TUT scientists invented a unique technology for creating microdroplets
The Patent Office has registered the invention as a utility model.
The invention in the field of chemistry converts any fluid into microdroplets on a fluidic microchip in order to analyse its composition and properties. The purpose of the invention is to minimise the gauges of the extract droplets generator and to improve the process of directing droplets of different sizes onto a fluidic microchip, as the current technologies could not be used in mobile analytical devices due to their size and a large number of elements. The invention allows minimising analysers currently the size of a suitcase down to the size of a mobile device that fits on the palm of a hand. The technology was developed by Director of the Department of Chemistry of TUT Professor Mihkel Kaljurand together with associate professor Maria Kuhtinskaja, senior research fellow Merike Vaher and research fellow Jelena Gorbat?ova of the Chair of Analytical Chemistry of the same department.
According to Professor Mihkel Kaljurand, the invention developed at the TUT Faculty of Science Department of Chemistry belongs to the field of microfluidics aimed at programming the motion of miniature chemical droplets. “In essence this is a “chemical” analogue of a microprocessor,” Kaljurand says. “Just as microprocessors brought about a new era in information technology, a similar development in chemical management will hopefully result in a leap in quality in biological and chemical experiments.”
So far microfluidics experiments and applications have been conducted by placing chemical droplets on analytical platforms manually – while potentially acceptable at a research laboratory, this approach is not suitable for practical applications or automatic devices. The invention by the scientists at TUT, however, uses a computer programmable micropump to pump liquid through a capillary tube of a suitable size resulting in droplets of the required size forming at the tip of the tube. An electrical field allows transporting the liquid droplet to a platform of microfluidics that therefore makes it possible to build miniature and portable automatic analysers.
According to Professor Mihkel Kaljurand, the device developed at the TUT Department of Chemistry is essentially a prototype of a smart sensor applicable from internal security to environmental monitoring. “Although we demonstrated our idea in detecting biological pollution through analysing soil extracts, the invention can be used to develop any autonomous, automatic and miniature analysers,” he explains. “For example, it would be possible to send an analyser based on microfluidics to analyse the soil on Mars where the generation of liquid droplets must be completely automatic and programmable.”
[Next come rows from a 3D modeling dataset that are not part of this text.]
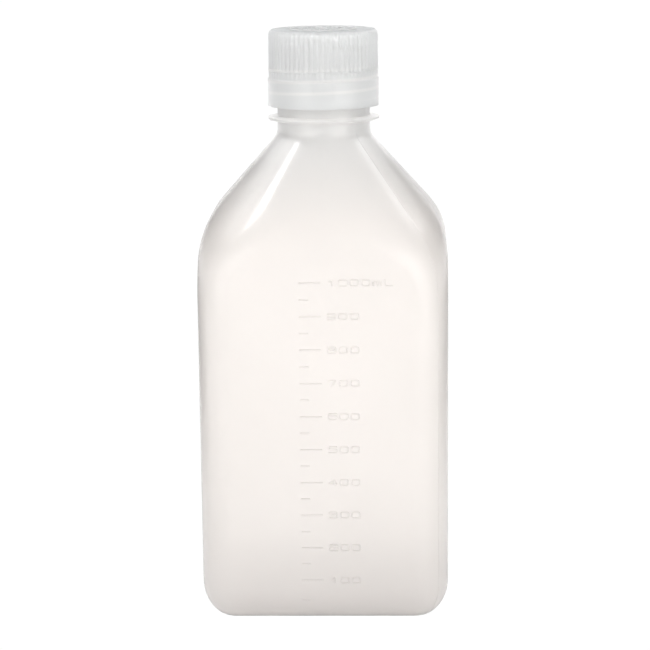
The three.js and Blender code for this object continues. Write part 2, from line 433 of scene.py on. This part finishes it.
# The centre line of each mark in a square of side one. A bar that meets the main line is apart
# from it, so that neither crosses itself.
LOOP = [(0, 0), (1, 0), (1, 1), (0, 1)]
MARKS = {
    "0": (LOOP, None),
    "1": ([(0.25, 0.72), (0.62, 1), (0.62, 0)], None),
    "2": ([(0, 0.75), (0, 1), (1, 1), (1, 0.55), (0, 0.35), (0, 0), (1, 0)], None),
    "3": ([(0, 0.85), (0, 1), (1, 1), (1, 0), (0, 0), (0, 0.15)], [(0.3, 0.52), (1, 0.52)]),
    "4": ([(0.72, 0), (0.72, 1), (0, 0.3)], [(0, 0.3), (1, 0.3)]),
    "5": ([(1, 1), (0, 1), (0, 0.58), (1, 0.58), (1, 0), (0, 0)], None),
    "6": ([(1, 1), (0, 1), (0, 0), (1, 0), (1, 0.56)], [(1, 0.56), (0, 0.56)]),
    "7": ([(0, 1), (1, 1), (0.35, 0)], None),
    "8": (LOOP, [(0, 0.52), (1, 0.52)]),
    "9": ([(0, 0), (1, 0), (1, 1), (0, 1), (0, 0.46)], [(0, 0.46), (1, 0.46)]),
    "m": ([(0, 0), (0, 0.75), (1, 0.75), (1, 0)], [(0.5, 0.75), (0.5, 0)]),
    "L": ([(0, 1), (0, 0), (1, 0)], None),
}


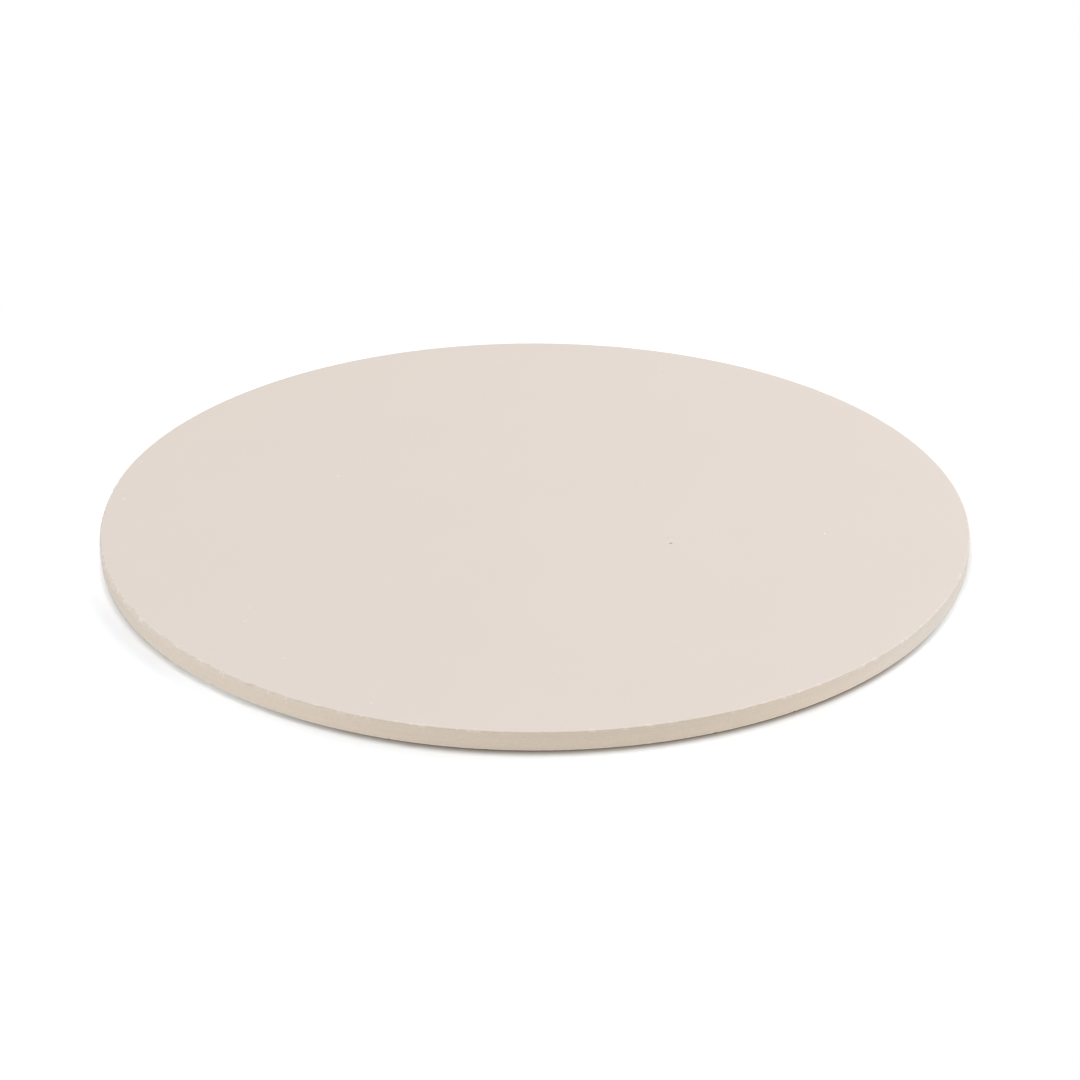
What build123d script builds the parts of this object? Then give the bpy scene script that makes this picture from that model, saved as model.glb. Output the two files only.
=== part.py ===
"""Round pizza stone: one slab of dry-pressed, fired and unglazed cordierite, in millimetres.

The origin is the centre of the underside, on the surface that the stone stands on.
+Z points up through the baking face, and the slab is the same all the way round +Z.
"""

from build123d import *

import os

# Overall sizes of the slab
slab_diameter = 330.0
slab_thickness = 7.0

# Outer band of the baking face, which falls away a little on its way to the rim
fall_width = 8.0
fall_drop = 0.15

# Arrises, only just rubbed before firing, so that both edges stay crisp
baking_arris_radius = 0.3
under_arris_radius = 0.35

# Places that follow from the sizes above
slab_radius = slab_diameter / 2
flat_radius = slab_radius - fall_width
rim_height = slab_thickness - fall_drop


def build_slab():
    """The pressed slab is turned from its half section, and its two rims are then rubbed round."""
    with BuildPart() as slab:
        with BuildSketch(Plane.XZ):
            with BuildLine():
                Polyline((0, slab_thickness), (0, 0), (slab_radius, 0), (slab_radius, rim_height))
                baking_face = Line((0, slab_thickness), (flat_radius, slab_thickness))
                TangentArc(
                    baking_face @ 1,
                    (slab_radius, rim_height),
                    tangent=baking_face % 1,
                )
            make_face()
        revolve(axis=Axis.Z)
        fillet(slab.edges().filter_by(GeomType.CIRCLE).sort_by(Axis.Z)[0], radius=under_arris_radius)
        wall = slab.faces().filter_by(GeomType.CYLINDER)[0]
        fillet(wall.edges().sort_by(Axis.Z)[-1], radius=baking_arris_radius)
    slab.part.label = "stone_slab"
    return slab


stone_slab = build_slab()

os.makedirs("parts", exist_ok=True)
export_step(stone_slab.part, "parts/stone_slab.step")
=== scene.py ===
"""A round pizza stone of unglazed cordierite, lying on a white sweep. Every size is in metres."""

import math
import random

import bmesh
import bpy
from mathutils import Euler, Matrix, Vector, noise


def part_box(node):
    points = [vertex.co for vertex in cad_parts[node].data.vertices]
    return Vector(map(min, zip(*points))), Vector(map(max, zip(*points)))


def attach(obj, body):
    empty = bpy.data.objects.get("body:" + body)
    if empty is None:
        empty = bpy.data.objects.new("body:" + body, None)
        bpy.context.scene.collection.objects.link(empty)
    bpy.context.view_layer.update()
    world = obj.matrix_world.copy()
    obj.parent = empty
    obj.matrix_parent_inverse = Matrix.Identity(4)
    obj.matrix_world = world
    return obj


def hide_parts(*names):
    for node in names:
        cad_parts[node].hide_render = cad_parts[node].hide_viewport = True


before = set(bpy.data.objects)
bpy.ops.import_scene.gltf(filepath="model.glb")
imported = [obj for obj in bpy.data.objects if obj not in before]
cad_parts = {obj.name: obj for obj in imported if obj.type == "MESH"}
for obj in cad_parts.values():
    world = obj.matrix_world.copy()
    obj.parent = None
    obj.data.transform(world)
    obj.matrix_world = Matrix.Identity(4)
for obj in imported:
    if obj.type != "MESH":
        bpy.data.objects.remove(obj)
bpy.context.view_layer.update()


# Viewpoint
# A short telephoto lens stands in front of the stone, a little over twice its width away,
# and looks down at it. The stone sits just above the middle of a square picture.

picture_px = 1080.0
focal_px = 1787.0
film_width_mm = 36.0
face_centre_column_px = 534.8
face_centre_row_px = 496.15
sight_fall = math.radians(25.87)
sight_length = 0.6931
horizon_tilt = math.radians(0.056)

slab_low, slab_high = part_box("stone_slab")
face_centre = Vector((0, 0, slab_high.z))
viewpoint = face_centre + sight_length * Vector((0, -math.cos(sight_fall), math.sin(sight_fall)))

lens = bpy.data.cameras.new("viewpoint")
lens.sensor_width = film_width_mm
lens.lens = film_width_mm * focal_px / picture_px
lens.clip_start = 0.01
camera = bpy.data.objects.new("viewpoint", lens)
bpy.context.scene.collection.objects.link(camera)
bpy.context.scene.camera = camera

picture_middle_px = picture_px / 2
turn_down = math.atan((picture_middle_px - face_centre_row_px) / focal_px)
turn_right = math.atan((picture_middle_px - face_centre_column_px) / focal_px)
towards_face = (face_centre - viewpoint).to_track_quat("-Z", "Y").to_matrix()
camera.location = viewpoint
camera.rotation_euler = (
    towards_face
    @ Euler((0, -turn_right, 0)).to_matrix()
    @ Euler((-turn_down, 0, 0)).to_matrix()
    @ Euler((0, 0, horizon_tilt)).to_matrix()
).to_euler()


# Stone slab
# One round slab of cordierite, pressed dry in a die, rubbed smooth along its two rims by hand
# and fired without a glaze. It lies loose on what it stands on, held by its own weight.

slab_radius = max(slab_high.x, slab_high.y)
slab_thickness = slab_high.z
fall_width = 0.008
fall_drop = 0.00015
baking_arris = 0.00022
under_arris = 0.00015
rim_height = slab_thickness - fall_drop
arris_steps = 6
turn_steps = 2160
weld = 1e-6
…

The prototype of the new device will be completed at the TUT Department of Chemistry by autumn. At the moment the commercial use of the invention is not yet clear, as the technology requires further development and application research. Financial support for this has been granted by the European Space Agency, yet funding from various internal security and military research programmes has also been applied for. “Programming droplets is an extremely recent matter and so far, everything remains on the level of scientific publications,” the director of the Department of Chemistry says. “To our knowledge, two small US businesses use a similar technology of programming droplets, yet they are in the phase of looking for investors and demonstrating the possibilities of the method as well. Commercial devices are only offered by a single company, however they place droplets on a platform manually, which is not a suitable solution for portable analysers.”